** begin Source material **

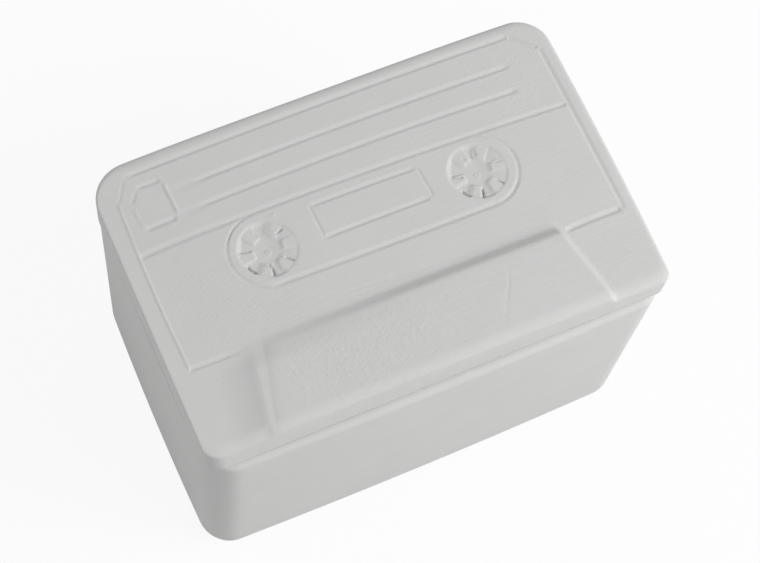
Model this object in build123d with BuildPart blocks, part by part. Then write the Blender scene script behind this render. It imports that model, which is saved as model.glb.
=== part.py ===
"""A lidded ceramic box whose lid is carved like a tape cassette.

Millimetres, +Z up, +X along the long side, +Y to the back.
The origin is the centre of the foot, on the surface that the box stands on.
"""

from build123d import *
from math import radians, tan
import os

os.makedirs("parts", exist_ok=True)

# Box: an open cast tub.
box_length = 152.0
box_width = 100.6
box_height = 92.0
box_corner = 10.5
wall = 5.0
floor = 6.0
inner_floor_round = 3.0
rim_round = 2.0
rim_inner_round = 0.8
bottom_round = 4.0
foot_margin = 11.0
foot_hollow = 1.2

# Lid: a cap that rests on the rim, with a flange that drops into the mouth.
lid_length = 150.8
lid_width = 97.8
lid_front_corner = 5.5
lid_back_corner = 9.0
lid_side = 11.0
lid_plate = 5.5
lid_top_round = 2.4
lid_lower_round = 0.6
lid_set_back = 1.1
flange_play = 1.8
flange_depth = 6.0
flange_wall = 4.5
flange_tip_round = 1.0
hollow_round = 2.0

# Carving: every place below is measured from the middle of the carving.
relief_turn = -0.55
relief_shift = 0.6
groove_depth = 0.6
border_groove = 1.7
border_length = 139.8
border_back = 43.3
border_front = -21.8
left_cut_length = 4.8
right_cut_length = 7.0
corner_cut_width = 6.8
divider_groove = 1.7
stripe_groove = 1.8
stripe_length = 106.5
stripe_x = 4.0
stripe_back = 34.5
stripe_pitch = 8.3
stripe_count = 2
window_groove = 1.4
window_length = 35.2
window_width = 10.9
window_y = 8.2
badge_groove = 1.3
badge_x = -60.7
badge_y = 31.2
badge_length = 10.8
badge_width = 13.1
badge_cut_length = 3.2
badge_cut_width = 4.8

# Reels: two toothed sockets inside one long rounded groove.
hub_spacing = 69.2
hub_y = 5.3
hub_radius = 8.9
hub_depth = 1.5
hub_pit_radius = 0.6
hub_pit_depth = 0.4
pill_radius = 11.8
pill_groove = 1.5
tooth_count = 6
tooth_length = 4.4
tooth_tip_width = 3.0
tooth_root_width = 4.6
tooth_drop = 0.5
tooth_overlap = 0.6

# Head block: the raised trapezoid that runs out to the front edge.
block_raise = 3.2
block_back = -23.0
block_length = 97.8
block_flare = 13.5
block_slope = 45.0

# Heights and places that follow from the sizes above.
lid_top = box_height + lid_side
block_top = lid_top + block_raise
block_spread = block_raise * tan(radians(block_slope))
mouth_length = box_length - 2 * wall
mouth_width = box_width - 2 * wall
mouth_corner = box_corner - wall
flange_length = mouth_length - 2 * flange_play
flange_width = mouth_width - 2 * flange_play
hollow_length = flange_length - 2 * flange_wall
hollow_width = flange_width - 2 * flange_wall
hub_places = [(side * hub_spacing / 2, hub_y) for side in (-1, 1)]


def lid_outline(height):
    """Outline of the lid at a height, with tighter corners at the front than at the back."""
    with BuildSketch(lid_plane(height)) as outline:
        Rectangle(lid_length, lid_width)
        fillet(outline.vertices().group_by(Axis.Y)[0], lid_front_corner)
        fillet(outline.vertices().group_by(Axis.Y)[-1], lid_back_corner)
    return outline.sketch


def lid_plane(height):
    """Level plane on the lid's own middle, which sits a little behind the box's."""
    return Plane((0, lid_set_back, height))


def relief_plane(height):
    """Level plane for the carving, turned and shifted a little, as on the hand-made master."""
    return Plane((relief_shift, lid_set_back, height)).rotated((0, 0, relief_turn))


# ---------------------------------------------------------------- box
with BuildPart() as box:
    with BuildSketch():
        RectangleRounded(box_length, box_width, box_corner)
    extrude(amount=box_height)
    fillet(box.edges().group_by(Axis.Z)[0], bottom_round)
    fillet(box.edges().group_by(Axis.Z)[-1], rim_round)

    # The mouth runs from the floor out through the rim.
    with BuildSketch(Plane.XY.offset(floor)):
        RectangleRounded(mouth_length, mouth_width, mouth_corner)
    extrude(amount=box_height - floor, mode=Mode.SUBTRACT)
    inside_floor = box.faces().filter_by(Plane.XY).sort_by(Axis.Z)[1]
    fillet(inside_floor.edges(), inner_floor_round)
    rim = box.faces().filter_by(Plane.XY).sort_by(Axis.Z)[-1]
    fillet(rim.inner_wires()[0].edges(), rim_inner_round)

    # A shallow hollow leaves a flat foot ring all round.
    with BuildSketch():
        RectangleRounded(box_length - 2 * foot_margin, box_width - 2 * foot_margin, box_corner)
    extrude(amount=foot_hollow, mode=Mode.SUBTRACT)

box.part.label = "box"
export_step(box.part, "parts/box.step")


# ---------------------------------------------------------------- head block
# It is cut from a tall copy of the lid, so that its front follows the lid's front edge.
with BuildPart() as head_block:
    extrude(lid_outline(box_height), block_top - box_height)
    fillet(head_block.edges().group_by(Axis.Z)[-1], lid_top_round)

    front_reach = block_back + lid_width / 2 + lid_top_round
    with BuildSketch(relief_plane(block_top)) as block_outline:
        with BuildLine():
            Polyline(
                (-block_length / 2, block_back),
                (block_length / 2, block_back),
                (block_length / 2 + block_flare / 2, block_back - front_reach),
                (-block_length / 2 - block_flare / 2, block_back - front_reach),
                close=True,
            )
        make_face()
    extrude(
        block_outline.sketch,
        block_raise + lid_top_round,
        dir=(0, 0, -1),
        taper=-block_slope,
        mode=Mode.INTERSECT,
    )

# ---------------------------------------------------------------- lid
with BuildPart() as lid:
    extrude(lid_outline(box_height), lid_side)
    fillet(lid.edges().group_by(Axis.Z)[-1], lid_top_round)
    fillet(lid.edges().group_by(Axis.Z)[0], lid_lower_round)
    add(head_block.part)

    # The flange hangs inside the mouth, and the lid is hollow within it.
    with BuildSketch(lid_plane(box_height - flange_depth)):
        RectangleRounded(flange_length, flange_width, mouth_corner)
    extrude(amount=flange_depth)
    fillet(lid.edges().group_by(Axis.Z)[0], flange_tip_round)
    with BuildSketch(lid_plane(box_height - flange_depth)):
        RectangleRounded(hollow_length, hollow_width, mouth_corner)
    extrude(amount=flange_depth + lid_side - lid_plate, mode=Mode.SUBTRACT)
    ceiling_height = lid_top - lid_plate
    ceiling = lid.faces().filter_by(Plane.XY).filter_by_position(
        Axis.Z, ceiling_height - hollow_round, ceiling_height + hollow_round
    )
    fillet(ceiling.edges(), hollow_round)

    # Border: it starts and ends where the head block interrupts it.
    with BuildSketch(relief_plane(lid_top)) as border:
        half = border_length / 2
        with BuildLine():
            Polyline(
                (-block_length / 2 - block_spread, border_front),
                (-half, border_front),
                (-half, border_back - corner_cut_width),
                (-half + left_cut_length, border_back),
                (half - right_cut_length, border_back),
                (half, border_back - corner_cut_width),
                (half, border_front),
                (block_length / 2 + block_spread, border_front),
            )
        trace(line_width=border_groove)
    extrude(border.sketch, groove_depth, dir=(0, 0, -1), mode=Mode.SUBTRACT)

    # The divider crosses the whole field along the back of the long rounded groove.
    with BuildSketch(relief_plane(lid_top)) as divider:
        with Locations((0, hub_y + pill_radius)):
            Rectangle(border_length, divider_groove)
    extrude(divider.sketch, groove_depth, dir=(0, 0, -1), mode=Mode.SUBTRACT)

    with BuildSketch(relief_plane(lid_top)) as stripes:
        for stripe in range(stripe_count):
            with Locations((stripe_x, stripe_back - stripe * stripe_pitch)):
                SlotOverall(stripe_length, stripe_groove)
    extrude(stripes.sketch, groove_depth, dir=(0, 0, -1), mode=Mode.SUBTRACT)

    with BuildSketch(relief_plane(lid_top)) as window:
        with Locations((0, window_y)):
            Rectangle(window_length + window_groove, window_width + window_groove)
            Rectangle(
                window_length - window_groove, window_width - window_groove, mode=Mode.SUBTRACT
            )
    extrude(window.sketch, groove_depth, dir=(0, 0, -1), mode=Mode.SUBTRACT)

    with BuildSketch(relief_plane(lid_top)) as badge:
        with BuildLine(Plane((badge_x, badge_y, 0))):
            Polyline(
                (-badge_length / 2, -badge_width / 2),
                (badge_length / 2, -badge_width / 2),
                (badge_length / 2, badge_width / 2),
                (badge_cut_length - badge_length / 2, badge_width / 2),
                (-badge_length / 2, badge_width / 2 - badge_cut_width),
                close=True,
            )
        trace(line_width=badge_groove)
    extrude(badge.sketch, groove_depth, dir=(0, 0, -1), mode=Mode.SUBTRACT)

    with BuildSketch(relief_plane(lid_top)) as pill:
        with Locations((0, hub_y)):
            SlotCenterToCenter(hub_spacing, 2 * pill_radius + pill_groove)
            SlotCenterToCenter(
                hub_spacing, 2 * pill_radius - pill_groove, mode=Mode.SUBTRACT
            )
    extrude(pill.sketch, groove_depth, dir=(0, 0, -1), mode=Mode.SUBTRACT)

    # Hub sockets: round recesses with wedge teeth left standing on their walls.
    with BuildSketch(relief_plane(lid_top)) as sockets:
        with Locations(*hub_places):
            Circle(hub_radius)
    extrude(sockets.sketch, tooth_drop, dir=(0, 0, -1), mode=Mode.SUBTRACT)

    with BuildSketch(relief_plane(lid_top)) as socket_floors:
        for place in hub_places:
            with Locations(place):
                Circle(hub_radius)
                with PolarLocations(0, tooth_count):
                    Polygon(
                        (hub_radius - tooth_length, -tooth_tip_width / 2),
                        (hub_radius + tooth_overlap, -tooth_root_width / 2),
                        (hub_radius + tooth_overlap, tooth_root_width / 2),
                        (hub_radius - tooth_length, tooth_tip_width / 2),
                        align=None,
                        mode=Mode.SUBTRACT,
                    )
    extrude(socket_floors.sketch, hub_depth, dir=(0, 0, -1), mode=Mode.SUBTRACT)

    with BuildSketch(relief_plane(lid_top - hub_depth)) as pits:
        with Locations(*hub_places):
            Circle(hub_pit_radius)
    extrude(pits.sketch, hub_pit_depth, dir=(0, 0, -1), mode=Mode.SUBTRACT)

lid.part.label = "lid"
export_step(lid.part, "parts/lid.step")
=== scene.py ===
"""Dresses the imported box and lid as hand-finished bisque clay, and lights them for one product photograph.

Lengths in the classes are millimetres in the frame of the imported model; meshes are written in metres.
"""

import logging
import math
from dataclasses import dataclass
from enum import Enum

import bmesh
import bpy
import numpy as np
from mathutils import Matrix, Vector


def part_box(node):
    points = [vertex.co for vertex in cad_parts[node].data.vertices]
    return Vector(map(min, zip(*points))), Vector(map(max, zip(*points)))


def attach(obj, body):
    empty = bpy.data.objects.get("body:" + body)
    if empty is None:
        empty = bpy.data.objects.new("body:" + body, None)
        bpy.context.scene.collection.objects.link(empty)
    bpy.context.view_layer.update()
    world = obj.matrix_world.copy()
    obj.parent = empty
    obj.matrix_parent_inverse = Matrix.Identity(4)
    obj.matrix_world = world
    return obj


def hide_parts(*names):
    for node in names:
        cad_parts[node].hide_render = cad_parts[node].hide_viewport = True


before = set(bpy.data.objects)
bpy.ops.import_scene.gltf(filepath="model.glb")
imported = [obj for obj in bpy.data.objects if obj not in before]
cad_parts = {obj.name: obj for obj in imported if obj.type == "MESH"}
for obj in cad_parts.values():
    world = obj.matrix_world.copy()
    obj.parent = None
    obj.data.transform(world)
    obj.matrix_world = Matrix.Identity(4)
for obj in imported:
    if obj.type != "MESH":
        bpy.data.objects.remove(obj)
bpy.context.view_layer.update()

log = logging.getLogger("clay_box")
MM = 0.001
PHOTO_WIDTH_PX = 760
WHITE = (1.0, 1.0, 1.0, 1.0)
Numbers = np.ndarray | float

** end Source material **

Exact duplication is required for the lines above, from the line that contains "with BuildSketch(relief_plane(lid_top - hub_depth))" to the line that contains "before = set(bpy.data.objects)", inclusive; omit all others.

Reply:
    with BuildSketch(relief_plane(lid_top - hub_depth)) as pits:
        with Locations(*hub_places):
            Circle(hub_pit_radius)
    extrude(pits.sketch, hub_pit_depth, dir=(0, 0, -1), mode=Mode.SUBTRACT)

lid.part.label = "lid"
export_step(lid.part, "parts/lid.step")
=== scene.py ===
"""Dresses the imported box and lid as hand-finished bisque clay, and lights them for one product photograph.

Lengths in the classes are millimetres in the frame of the imported model; meshes are written in metres.
"""

import logging
import math
from dataclasses import dataclass
from enum import Enum

import bmesh
import bpy
import numpy as np
from mathutils import Matrix, Vector


def part_box(node):
    points = [vertex.co for vertex in cad_parts[node].data.vertices]
    return Vector(map(min, zip(*points))), Vector(map(max, zip(*points)))


def attach(obj, body):
    empty = bpy.data.objects.get("body:" + body)
    if empty is None:
        empty = bpy.data.objects.new("body:" + body, None)
        bpy.context.scene.collection.objects.link(empty)
    bpy.context.view_layer.update()
    world = obj.matrix_world.copy()
    obj.parent = empty
    obj.matrix_parent_inverse = Matrix.Identity(4)
    obj.matrix_world = world
    return obj


def hide_parts(*names):
    for node in names:
        cad_parts[node].hide_render = cad_parts[node].hide_viewport = True


before = set(bpy.data.objects)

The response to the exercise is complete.